UK heating oil spike hits North; PM to outline support
“We’re seeing higher‑than‑usual demand across parts of our network,” said Cumbrian distributor WCF last week, as rural households from the Eden Valley to the North Pennines scrambled to refill tanks amid sharp price swings. National player Certas added it was working hard to keep disruption to a minimum. For oil‑heated villages, this isn’t a market story on a ticker - it’s whether the boiler fires tonight. (fueloilnews.co.uk)
Westminster says help is coming. As of Monday 16 March, ministers were finalising a targeted package for households reliant on heating oil, alongside warnings that “profiteering” will not be tolerated. The Competition and Markets Authority (CMA) confirmed it is urgently examining reports of cancelled orders and sudden price hikes and will not hesitate to enforce the law. Chancellor Rachel Reeves, meanwhile, signalled it is too soon for sweeping bill freezes, with the immediate focus on stamping out price‑gouging. (gov.uk)

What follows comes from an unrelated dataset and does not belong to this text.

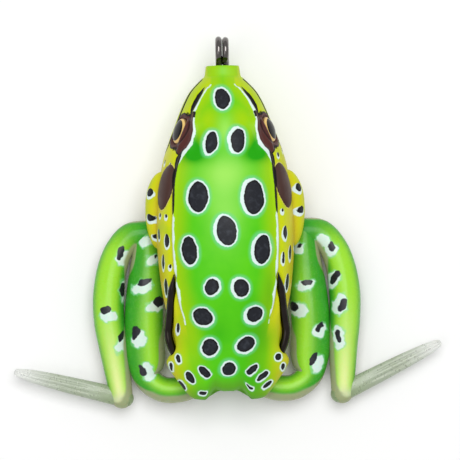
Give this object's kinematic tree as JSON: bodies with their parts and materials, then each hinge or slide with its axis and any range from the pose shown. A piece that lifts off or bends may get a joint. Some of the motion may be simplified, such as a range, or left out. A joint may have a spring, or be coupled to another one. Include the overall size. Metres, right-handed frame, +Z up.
{
  "type": "topwater popper",
  "caption": "Hollow soft frog-bodied topwater fishing lure with a dished nose cup, wire line-tie eye, upturned double hook on the flanks, keel weight and folding swimming legs",
  "frame": {"origin": "middle of the keel weight's flat bottom, on the surface that the lure lies on", "axes": "+Y towards the nose and line tie, +Z up through the back, +X to the lure's right"},
  "size_m": [0.0781, 0.0668, 0.0212],
  "materials": {
    "painted_skin": "soft hollow skin, airbrushed green and yellow with dark spots, gloss clear coat",
    "painted_leg": "soft translucent moulding, pearl green on top, milky at the feet",
    "black_nickel": "black nickel plate, bright at the eye",
    "cast_lead": "dull cast grey",
    "steel": "bright",
    "clear_plastic": "clear, polished",
    "grey_plastic": "matt",
    "soft_plug": "matt",
    "eye_gloss": "gold ring round a dark pupil under clear gloss"
  },
  "bodies": {
    "body": {"body_shell": "painted_skin", "double_hook": "black_nickel", "keel_weight": "cast_lead", "nose_plug": "soft_plug", "rattle_tube": "clear_plastic", "rattle_plug": "clear_plastic", "leg_anchor": "grey_plastic", "left_eye": "eye_gloss", "right_eye": "eye_gloss", "left_hip_pin": "steel", "right_hip_pin": "steel"},
    "left_thigh": {"left_thigh": "painted_leg"},
    "left_shin": {"left_shin": "painted_leg"},
    "left_foot": {"left_foot": "painted_leg"},
    "right_thigh": {"right_thigh": "painted_leg"},
    "right_shin": {"right_shin": "painted_leg"},
    "right_foot": {"right_foot": "painted_leg"},
    "rattle_balls": {"rattle_ball_1": "steel", "rattle_ball_2": "steel", "rattle_ball_3": "steel"}
  },
  "joints": [
    {"name": "left_hip", "type": "hinge", "parent": "body", "child": "left_thigh", "pos_m": [-0.0056, -0.02, 0.0049], "axis": [0, 0, 1], "range_deg": [0, 100], "stiffness_Nm_per_rad": 0.0002},
    {"name": "left_knee", "type": "hinge", "parent": "left_thigh", "child": "left_shin", "pos_m": [-0.0142, 0.0068, 0.0042], "axis": [0, 0, -1], "range_deg": [0, 140]},
    {"name": "left_ankle", "type": "hinge", "parent": "left_shin", "child": "left_foot", "pos_m": [-0.0194, -0.0229, 0.0039], "axis": [0, 0, 1], "range_deg": [0, 90]},
    {"name": "right_hip", "type": "hinge", "parent": "body", "child": "right_thigh", "pos_m": [0.0056, -0.02, 0.0049], "axis": [0, 0, -1], "range_deg": [0, 100], "stiffness_Nm_per_rad": 0.0002},
    {"name": "right_knee", "type": "hinge", "parent": "right_thigh", "child": "right_shin", "pos_m": [0.0142, 0.0068, 0.0042], "axis": [0, 0, 1], "range_deg": [0, 140]},
    {"name": "right_ankle", "type": "hinge", "parent": "right_shin", "child": "right_foot", "pos_m": [0.0207, -0.0227, 0.0039], "axis": [0, 0, -1], "range_deg": [0, 90]},
    {"name": "rattle_slide", "type": "slide", "parent": "body", "child": "rattle_balls", "axis": [0, 1, 0], "range_m": [0, 0.002]}
  ],
  "couplings": [
    {"joint": "left_knee", "follows": "left_hip", "ratio": 1.4},
    {"joint": "left_ankle", "follows": "left_hip", "ratio": 0.9},
    {"joint": "right_knee", "follows": "right_hip", "ratio": 1.4},
    {"joint": "right_ankle", "follows": "right_hip", "ratio": 0.9}
  ]
}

Prices explain the alarm. MoneyWeek reports average quotes leapt from about 60p a litre on 28 February to more than £1.33 by 9 March - a rise that can add hundreds of pounds to a routine 500–900 litre top‑up. Crude benchmarks have surged too: Brent jumped back above $100 a barrel last week and, at points, approached $120 as the Iran war and an effectively closed Strait of Hormuz upended supply routes. (moneyweek.com)
Unlike mains gas and electricity, heating oil isn’t covered by Ofgem’s price cap - so off‑grid homes feel wholesale moves first and hardest. The cap for electricity and gas will fall by around 7% from 1 April, offering some relief to billpayers on the grid, but that won’t touch oil users in places like Northumberland, Cumbria and the Dales. (theguardian.com)

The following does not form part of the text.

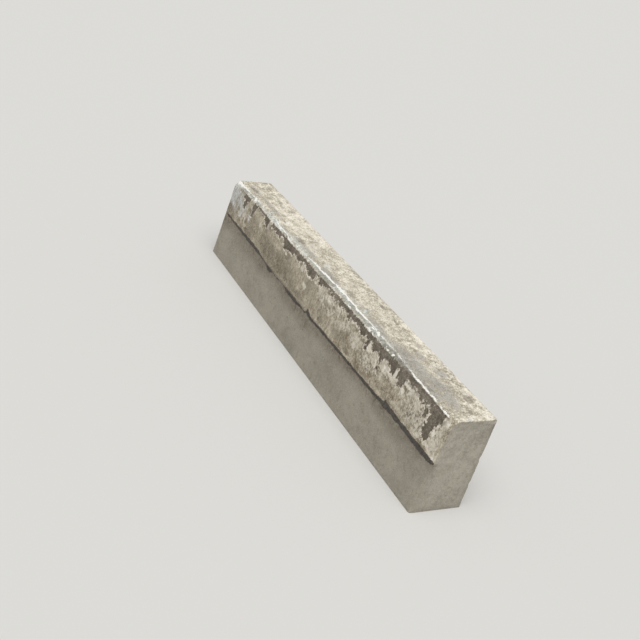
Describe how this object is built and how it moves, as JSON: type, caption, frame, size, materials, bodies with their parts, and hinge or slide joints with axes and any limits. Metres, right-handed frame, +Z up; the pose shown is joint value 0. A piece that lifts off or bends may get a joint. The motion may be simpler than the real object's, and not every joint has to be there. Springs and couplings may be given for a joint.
{
  "type": "concrete kerb stone",
  "caption": "Straight upright concrete kerb with a rounded, scuffed nose and a battered road face, set in a bed so that it edges a car park.",
  "frame": {"origin": "middle of the bed, the flat underside that the kerb stands on", "axes": "+X along the kerb, -Y towards the road, +Y towards the verge, +Z up"},
  "size_m": [1.524, 0.1778, 0.3048],
  "materials": {
    "concrete": "weathered, gritty, dry"
  },
  "bodies": {
    "root": {"kerb_stone": "concrete"}
  },
  "joints": []
}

This is a regional issue as much as a national one. Official figures show around 1.5 million UK homes use heating oil, with Northern Ireland most exposed - 61% of households there report oil as their main heating. In England and Wales, the 2021 Census puts oil‑only central heating at 3.5%; Scotland’s house condition survey cites roughly 5%. In our patch, 2021 Census data records just under 8% of households using oil in both Cumbria (17,512 of 228,955) and Northumberland (11,009 of 146,922) - well above the England‑and‑Wales average. (gov.uk)
Regulators and suppliers are already in the thick of it. The CMA says customers who placed orders should receive them at the agreed price and has asked anyone affected by cancellations or price changes to report cases. The Department for Energy Security has also written to the UK and Ireland Fuel Distributors Association (UKIFDA) reminding members of consumer law and their own customer charter. UKIFDA, for its part, says extreme volatility means some distributors are confirming prices nearer the delivery date to give the most accurate quote. (independent.co.uk)
Northern voices are pushing for speed. In Belfast, Stormont’s Finance Minister has called for direct support for oil‑heated homes, underlining how NI’s dependency leaves families acutely exposed when global supply is squeezed. Expect those arguments to feature in Whitehall’s calculations about who gets help first and how it’s targeted. (itv.com)
Local distributors say supply lines remain open for now. WCF told industry outlet Fuel Oil News it doesn’t anticipate disruption to physical supply, though call volumes are up and some firms have paused instant online pricing to talk customers through options. That matches what many rural households here are seeing: deliveries arriving - but only after phoning around. (fueloilnews.co.uk)
On the ground, price trackers show just how fast costs have moved. The Irish News, using the Consumer Council’s data, reported the average NI price for 500 litres jumped from roughly £307 late last month to just above £434 by 2 March, with further rises later in the week as crude spiked. The weekly Consumer Council checker continues to show wide variations by council area and order size. (irishnews.com)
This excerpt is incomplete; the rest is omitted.